The Attorney General is asking the Missouri Supreme Court again to set execution dates for a couple of prison inmates.  But his request involves more than the calendar. 

Koster’s requests for execution dates in the past have produced nothing.  He asked for an execution date for white supremacist Joseph Franklin in 2009.  He asked the court to set a date for Allen Nicklasson in early ’10.  They’ve been under death sentences since the 90s.

The white supremacist Franklin is to be executed for the sniper murder of a man at a Jewish  synagogue.  He also has been convicted of killing two African-Americans in Utah, an interracial couple in Wisconsin, and of bombing a synagogue in Tennessee.  He also claims to be the person who shot and crippled Hustler magazine publisher Larry Flynt.

Nicklasson faces death for  killing a “Good Samaritan” who stopped to help him and two other men when their car broke down.  Co-defendant Dennis Skillicorn has been executed.

Franklin and Nicklasson have no federal appeals pending.  But inmates in other states are challenging execution protocols. He says the court has a “new philosophy” that a pending federal case involving some other states should stop executions in Missouri. 

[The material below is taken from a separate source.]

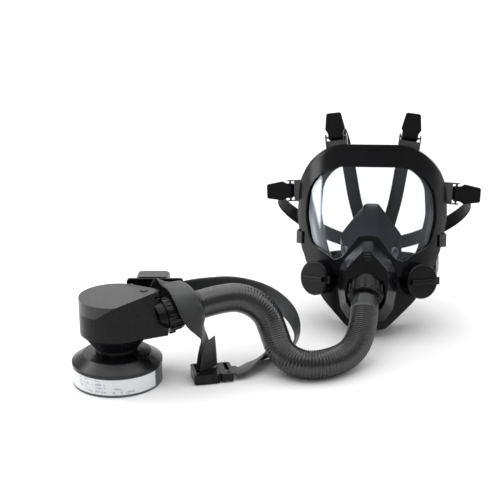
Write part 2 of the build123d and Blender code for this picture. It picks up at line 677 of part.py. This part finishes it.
def build_blower():
    housing, cover = make_case()
    boss = block(16, 54, 34, PLATE_Y, 70, 90) - tube(HOUSING_R - WALL / 2, 0, 0, 120)
    canister, lid, media, label = make_filter()
    screws = []
    for place in motor_screw_places():
        screws.append(place * (tube(SCREW_R, 0, CASE_FLOOR + 6, DECK_Z + 2.1) + tube(3, 0, DECK_Z + 2, DECK_Z + 4.4)))
    local = {
        "blower_cover": cover,
        "motor": make_motor(),
        "motor_screws": Compound(children=screws),
        "impeller": make_impeller(),
        "control_board": block(-18, 18, -6, 20, DECK_Z + 18, DECK_Z + 19.6),
        "power_button": make_power_button(),
        "outlet_collar": make_outlet_collar(),
        "hose_cuff_blower": make_blower_cuff(),
        "filter_canister": canister,
        "filter_lid": lid,
        "filter_media": media,
        "filter_label": label,
        "neck_gasket": tube(NECK_R - 1, THREAD_R + 1, LID_TOP + 0.15, NECK_FOOT),
    }
    for name, shape in local.items():
        save(name, BLOWER_PLACE * shape)
    save("blower_housing", BLOWER_PLACE * housing + BACK_PLACE * boss)
    plate = block(9, 80, PLATE_Y, PLATE_Y + PLATE_T, 68, 114)
    plate = fillet(plate.edges().filter_by(Axis.Y), 4)
    for slot_x in (SLOT_X, 14):
        plate -= block(slot_x - 2.5, slot_x + 2.5, PLATE_Y - 1, PLATE_Y + PLATE_T + 1, SLOT_Z0, SLOT_Z1)
    battery = block(20, 62, PLATE_Y + PLATE_T + 0.2, PLATE_Y + PLATE_T + 24, 60, 115)
    battery = fillet(battery.edges().filter_by(Axis.Y), 6)
    battery -= block(59.5, 63, 62, 72, 82, 98)
    save("belt_plate", BACK_PLACE * plate)
    save("battery_pack", BACK_PLACE * battery)
    save("battery_latch", BACK_PLACE * block(61.0, 63.4, 62.2, 71.8, 82.2, 97.8))


# ======================================================================= hose
def corner_radii(route):
    """Bend radius for each inner point of a route, from its two runs and its turn."""
    radii = []
    for before, here, after in zip(route, route[1:], route[2:]):
        run_in = Vector(*here) - Vector(*before)
        run_out = Vector(*after) - Vector(*here)
        half_turn = radians(run_in.get_angle(run_out) / 2)
        radii.append(0.45 * min(run_in.length, run_out.length) / tan(half_turn))
    return radii


def build_hose():
    blower_axis = BLOWER_PLACE * outlet_place()
    mask_axis = MASK_PLACE * inlet_place()
    start = [tuple((blower_axis * Pos(0, 0, OUTLET_CUFF_END + run)).position) for run in (0, HOSE_LEAD)]
    end = [tuple((mask_axis * Pos(0, 0, CUFF_END + run)).position) for run in (HOSE_LEAD, 0)]
    route = start + HOSE_ROUTE + end
    in_place = [tuple((LAYOUT * Pos(*point)).position) for point in route]
    print("hose route", [[round(value, 2) for value in point] for point in in_place])
    radii = corner_radii(route)
    print("hose radii", [round(radius, 1) for radius in radii])
    path = FilletPolyline(*route, radius=radii)
    start = Plane(origin=path @ 0, z_dir=path % 0)
    hose = sweep(start * (Circle(HOSE_R) - Circle(HOSE_BORE_R)), path)
    section = pi * (HOSE_R ** 2 - HOSE_BORE_R ** 2)
    print("hose length", round(path.length, 1), "volume ratio", round(hose.volume / (section * path.length), 4))
    save("hose_tube", hose)


# ======================================================================= belt
def build_belt():
    save("belt_long", ribbon(BELT_LONG, BELT_W, BELT_T))
    down = ribbon(BELT_SHORT, BELT_W, BELT_T)
    save("belt_short", Compound(children=[down, ribbon(BELT_TAIL, BELT_W, BELT_T)]))
    female = block(-24, 8, -19, 19, -6, 6)
    female = fillet(female.edges().filter_by(Axis.Z), 4)
    female -= block(-4, 9, -15, 15, -3.6, 3.6)
    female -= block(-20, -15.5, -16, 16, -7, 7)
    for side in (-1, 1):
        female -= block(-2, 6, side * 17 - 3, side * 17 + 3, -3.6, 3.6)
    male = block(9, 26, -18, 18, -5, 5)
    male = fillet(male.edges().filter_by(Axis.Z), 4)
    male -= block(17, 21.5, -15.8, 15.8, -6, 6)
    male += block(-3, 9.5, -2.5, 2.5, -3.2, 3.2)
    prongs = {}
    for word, side in (("front", -1), ("back", 1)):
        prong = block(-1, 8.8, side * 12.5 - 2, side * 12.5 + 2, -3.2, 3.2)
        prongs[word] = prong + block(-1, 5, min(side * 14, side * 18.5), max(side * 14, side * 18.5), -3.2, 3.2)
    save("buckle_female", BUCKLE_PLACE * female)
    save("buckle_male", BUCKLE_PLACE * male)
    for word, prong in prongs.items():
        save("buckle_prong_" + word, BUCKLE_PLACE * prong)


build_mask()
build_blower()
build_hose()
build_belt()
os.makedirs("parts", exist_ok=True)
for part_name, part_shape in parts.items():
    export_step(LAYOUT * part_shape, "parts/" + part_name + ".step")
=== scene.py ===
import json
from math import cos, pi, radians, sin, sqrt

import bpy
from mathutils import Matrix, Vector


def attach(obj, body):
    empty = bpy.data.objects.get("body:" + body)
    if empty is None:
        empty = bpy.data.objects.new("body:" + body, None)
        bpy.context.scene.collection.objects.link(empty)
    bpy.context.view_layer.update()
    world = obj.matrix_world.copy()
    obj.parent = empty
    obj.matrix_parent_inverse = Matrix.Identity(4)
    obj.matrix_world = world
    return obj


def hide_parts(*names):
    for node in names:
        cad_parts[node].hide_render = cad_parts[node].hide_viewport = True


# Powered full face respirator: mask, breathing hose, belt blower on its filter, waist belt.
# Metres, Z up, front towards -Y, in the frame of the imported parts.

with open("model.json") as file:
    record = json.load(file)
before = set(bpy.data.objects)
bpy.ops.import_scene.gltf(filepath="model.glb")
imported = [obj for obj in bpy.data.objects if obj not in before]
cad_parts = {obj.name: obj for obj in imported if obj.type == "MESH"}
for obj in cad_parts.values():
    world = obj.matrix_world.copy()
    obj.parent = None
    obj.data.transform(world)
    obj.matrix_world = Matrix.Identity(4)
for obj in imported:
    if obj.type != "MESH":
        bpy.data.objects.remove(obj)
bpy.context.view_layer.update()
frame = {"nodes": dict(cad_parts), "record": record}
NODES = frame["nodes"]
MM = 0.001

# ---- where the mask stands, as in the CAD ----
LAYOUT = Vector((-0.75, -28.4, 0.0)) * MM
MASK = (Matrix.Translation(Vector((120.0, 92.0, -1.1)) * MM + LAYOUT) @ Matrix.Rotation(radians(-10), 4, "Z")
        @ Matrix.Rotation(radians(-12), 4, "X") @ Matrix.Rotation(radians(-1.5), 4, "Y"))

HOSE_ROUTE = [
    (-0.11145, -0.10344, 0.08946), (-0.08094, -0.08921, 0.09419), (-0.05375, -0.0814, 0.090),
    (-0.02875, -0.0834, 0.073), (-0.01875, -0.0924, 0.048), (-0.00975, -0.1094, 0.026),
    (0.01325, -0.1264, 0.0186), (0.04525, -0.1254, 0.0186), (0.07925, -0.0984, 0.021),
    (0.09641, -0.06432, 0.03761), (0.10074, -0.03613, 0.05611),
]
HOSE_R = 0.0182
HOSE_BORE_R = 0.0145
HOSE_SIDES = 72
RING_PITCH = 0.0035
RING_DEPTH = 0.0011
ROWS_PER_RING = 10
RING_SHARPNESS = 0.6
SMOOTH_END = 0.006
CALM_DEPTH = 0.30
FULL_DEPTH = 1.45
CALM_SHARE = 0.38
CALM_FADE = 0.25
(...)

The court suits haven’t stopped executions in states where protocol suits have been filed.  Seventeen inmates have been executed in the first six months of the year, eight of them in Texas.  Florida has executed three.  Ohio, and Oklahoma have executed two, Georgia and Virginia have each executed one.  The Virginia execution was by electric chair.  All the others have been through lethal injection. 

Missouri’s last execution was that of Martin Link, February 9, 2011.  Skillicorn was executed in May, 2009.  The last previous executions were in 2005, when five inmates were put to death.

The timing of Koster’s request is intentional. A new Chief Justice is in charge of the court, as of yesterday. And a new member of the court has not addressed the issue. 

Koster also worries that more delays will let more drug manufacturers withdraw their drugs for use. And he says a legislature that will not repeal the death penalty might consider reinstituting the gas chamber if lethal injection executions are essentially unofficially negated by the court. He says that’s a not necessarily an issue that should be back on the table.

Koster says the Department of Corrections has assured him it could do an execution if a date is set.